Representatives of Recovery for All CT, a coalition of more than 60 labor faith and other community groups, endorsed Lamont’s proposal to bolster the EITC. But they also made it clear that while an extra $211-per-poor family, on average, will help, it is far from a complete solution.

“We share a vision of ending our state’s extreme racial, economic and gender inequities,” said Nelli Jara, executive director of the Connecticut Worker Center in Bridgeport. “Families are choosing between paying utility bills or buying groceries.”

The state’s largest healthcare workers’ union, SEIU 1199 NE, also belongs to Recovery for All CT, and 1199 President Rob Baril reminded those at Tuesday’s press conference that some home care workers in Connecticut are so poorly paid that they have to live in their cars.
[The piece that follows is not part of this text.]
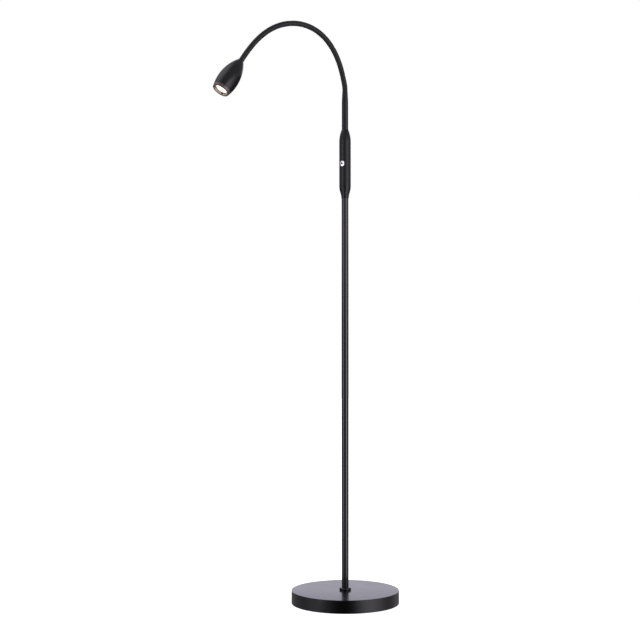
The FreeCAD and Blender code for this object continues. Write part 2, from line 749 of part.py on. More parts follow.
def front_ring():
    """Mouth ring. Its spigot screws into the shell and carries the whole light module."""
    outer = SPIGOT_DIAMETER / 2
    back = seam - RING_SPIGOT
    mouth = MOUTH_BORE / 2
    lip = LIP_BORE / 2
    ring = spun([
        edge((back, module_radius), (back, outer)),
        edge((back, outer), (seam, outer)),
        edge((seam, outer), (seam, head_radius(seam))),
        head_arc(seam, HEAD_LENGTH),
        edge((HEAD_LENGTH, head_radius(HEAD_LENGTH)), (HEAD_LENGTH, mouth)),
        edge((HEAD_LENGTH, mouth), (lip_front, lip)),
        edge((lip_front, lip), (lip_back, lip)),
        edge((lip_back, lip), (lip_back, module_radius)),
        edge((lip_back, module_radius), (back, module_radius))])
    return one_solid(cut_key_slots(ring, lip_back - CUT, outer - KEY_SLOT_WALL))


def lens_holder():
    """Ring behind the mouth's lip, on the LED board. Its ledge carries the lens's flange."""
    outer = module_radius - SNUG
    inner = LENS_DIAMETER / 2 + SNUG
    ledge = inner - HOLDER_LEDGE_WIDTH
    ledge_front = lip_back - LENS_FLANGE
    holder = turned([
        (led_board_front, inner), (ledge_front - HOLDER_LEDGE, inner),
        (ledge_front - HOLDER_LEDGE, ledge), (ledge_front, ledge), (ledge_front, inner),
        (lip_back, inner), (lip_back, outer), (led_board_front, outer)])
    return cut_key_slots(holder, lip_back - HOLDER_NOTCH_DEPTH, outer + CUT)


def lens():
    """Solid collimator: a flange, a cone behind it and a cup over the chip."""
    flange = LENS_DIAMETER / 2
    ledge_front = lip_back - LENS_FLANGE
    cone = flange - HOLDER_LEDGE_WIDTH - SLIP
    back = led_board_front + LED_CHIP_THICKNESS + BALL_GAP
    cup = LENS_CUP_DIAMETER / 2
    return turned([
        (back + LENS_CUP_DEPTH, 0), (back + LENS_CUP_DEPTH, cup), (back, cup),
        (back, LENS_BACK_DIAMETER / 2), (ledge_front - HOLDER_LEDGE, cone), (ledge_front, cone),
        (ledge_front, flange), (lip_back, flange), (lip_back, 0)])


def screw_spots():
    """Two LED screws, on the line across the lead's hole."""
    return [Vector(0, 0, side * LED_SCREW_CIRCLE / 2) for side in (-1, 1)]


def led_board():
    board = rod(module_radius - SNUG, led_board_back, led_board_front)
    for spot in screw_spots():
        hole = rod(LED_SCREW_DIAMETER / 2 + SNUG, led_board_back - CUT, led_board_front + CUT)
        hole.translate(spot)
        board = board.cut(hole)
    return board


def led_chip():
    return rod(LED_CHIP_DIAMETER / 2, led_board_front, led_board_front + LED_CHIP_THICKNESS)


def led_screws():
    screws = []
    for spot in screw_spots():
        head = rod(LED_SCREW_HEAD / 2, led_board_front, led_board_front + LED_SCREW_HEAD_HEIGHT)
        shank = rod(LED_SCREW_DIAMETER / 2, led_board_front - LED_SCREW_LENGTH, led_board_front)
        screw = one_solid(head.fuse(shank))
        screw.translate(spot)
        screws.append(screw)
    return Part.makeCompound(screws)


def heat_sink():
    """Disc behind the board with straight fins, drilled for the screws and the lead."""
    sink = rod(module_radius - SNUG, sink_base_back, led_board_back)
    round_bar = rod(SINK_FIN_DIAMETER / 2, sink_back, sink_base_back)
    for k in range(SINK_FINS):
        middle = (k - (SINK_FINS - 1) / 2) * SINK_FIN_PITCH
        corner = Vector(sink_back, middle - SINK_FIN_THICKNESS / 2, -SINK_FIN_DIAMETER)
        slab = Part.makeBox(SINK_FIN_LENGTH, SINK_FIN_THICKNESS, 2 * SINK_FIN_DIAMETER, corner)
        sink = sink.fuse(slab.common(round_bar))
    for spot in screw_spots():
        hole = rod(LED_SCREW_DIAMETER / 2 + SNUG, sink_base_back, led_board_back + CUT)
        hole.translate(spot)
        sink = sink.cut(hole)
    lead_hole = rod(lead_radius + SLIP, sink_back - CUT, led_board_back + CUT)
    lead_hole.translate(Y * LEAD_OFFSET)
    return one_solid(sink.cut(lead_hole))


def head_lead():
    """Lead through the last link, round a side step, to the back of the LED board."""
    turn = math.acos(1 - LEAD_OFFSET / (2 * LEAD_BEND))
    start = socket_radius + SLIP - LINK_LENGTH
    leave = HEAD_BACK_WALL + NUT_THICKNESS + 2 * THREAD_PROUD
    half = LEAD_BEND * math.sin(turn)
    near = LEAD_BEND * math.sin(turn / 2)
    rise = LEAD_BEND * (1 - math.cos(turn / 2))
    cross = Vector(leave + half, LEAD_OFFSET / 2, 0)
    end = Vector(leave + 2 * half, LEAD_OFFSET, 0)
    wire = Part.Wire([
        Part.makeLine(X * start, X * leave),
        Part.Arc(X * leave, Vector(leave + near, rise, 0), cross).toShape(),
        Part.Arc(cross, Vector(end.x - near, LEAD_OFFSET - rise, 0), end).toShape(),
        Part.makeLine(end, Vector(led_board_back, LEAD_OFFSET, 0))])
    return tube_along(wire, lead_radius)


def build():
    """Every node's shape in its place, by name."""
    nodes = {}
    for make in (base_pad, base_plate, base_screws, base_weight, base_cover, cord_gland, gland_nut,
                 terminal_block, base_nipple, base_washer, pole_collar, pole_tube, pole_inserts,
                 pole_lead, housing_nipple, thread_nuts, housing_cap, housing_body, dimmer_board,
                 board_parts, switch_body, button_guide, switch_plunger, button_cap, neck_ferrule,
                 ferrule_lead):
        nodes[make.__name__] = make()
    places = link_places()
    links = len(NECK_BENDS)
    plain_link = neck_link(False)
    for k in range(links - 1):
        nodes["neck_link_%02d" % (k + 1)] = stand(plain_link, *places[k])
        nodes["neck_lead_%02d" % (k + 1)] = stand(neck_lead(), *places[k])
    nodes["neck_link_%02d" % links] = stand(neck_link(True), *places[links - 1])
    for make in (head_lead, head_shell, head_nut, front_ring, heat_sink, led_board, led_chip,
                 led_screws, lens_holder, lens):
        nodes[make.__name__] = stand(make(), *places[links])
    return nodes


def main():
    os.makedirs("parts", exist_ok=True)
    nodes = build()
    for name, shape in nodes.items():
        if not shape.isValid():
            print("invalid shape:", name)
        shape.exportStep("parts/%s.step" % name)
    print("nodes:", len(nodes))
    for point, tilt in link_places():
        print("joint at x %.2f z %.2f, tilt %.1f" % (point.x, point.z, tilt))


main()
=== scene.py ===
# %% [markdown]
# # A gooseneck reading floor lamp
# This notebook dresses a finished CAD model of a floor lamp: a weighted disc base, a slim pole, a
# switch housing with a push button, a wound steel neck and an egg-shaped head with a lit lens.
# The CAD model is the frame. Every visible piece is made again here as a finer mesh in the same
# place, and then rides on an empty named for one of the frame's bodies. Sections and stations are in
# millimetres, and everything else is in metres.

import json
import math

import bmesh
import bpy
from mathutils import Matrix, Vector


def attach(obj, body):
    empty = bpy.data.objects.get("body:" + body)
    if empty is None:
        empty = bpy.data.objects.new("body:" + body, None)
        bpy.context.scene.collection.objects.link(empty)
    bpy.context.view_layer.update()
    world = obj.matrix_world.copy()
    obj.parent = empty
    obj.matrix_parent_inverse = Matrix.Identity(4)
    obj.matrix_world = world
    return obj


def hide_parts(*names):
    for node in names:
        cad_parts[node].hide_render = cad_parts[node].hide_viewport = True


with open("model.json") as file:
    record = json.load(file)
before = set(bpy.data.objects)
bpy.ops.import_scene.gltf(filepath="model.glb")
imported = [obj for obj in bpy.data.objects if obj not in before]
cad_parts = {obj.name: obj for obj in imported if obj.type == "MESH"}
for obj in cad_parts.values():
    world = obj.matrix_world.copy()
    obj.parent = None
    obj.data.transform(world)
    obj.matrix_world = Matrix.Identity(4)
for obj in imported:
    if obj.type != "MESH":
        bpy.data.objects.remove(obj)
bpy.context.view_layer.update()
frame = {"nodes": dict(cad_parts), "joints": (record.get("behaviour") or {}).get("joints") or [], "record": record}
MM = 0.001


def link_object(name, data):
    """Make an object and link it to the scene."""
    thing = bpy.data.objects.new(name, data)
    bpy.context.scene.collection.objects.link(thing)
    return thing


# %% [markdown]
# ## Camera
# The photograph was taken from a little over three metres away, at table height, with a long lens
# that tips down by less than a degree, so the pole stays upright. The base's ellipse gives the
# height, and the view looks 35 degrees past the neck's plane.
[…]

“We are delighted to take a step forward toward a more equitable state,” Baril said. “Obviously we still have many, many big problems.”

Rep. Anne Hughes of Easton, a progressive Democrat and also affiliated with Recovery for All CT, said many of her fellow Democrats the legislature’s majority still want to see Lamont back the child tax credit.

“Tax justice is our Number One priority and the reason is we don’t see any other way of addressing the other converging crises,” Hughes said.

Unless the state can ease its disproportionately high tax burden on low- and moderate-income households, Hughes added, too many families will remain unable to afford decent housing and health care. The imbalance also is contributing to a growing worker shortages in vital segments of the economy that tend to be underpaid, she said, adding this includes health care workers, early childhood development staff, and teachers.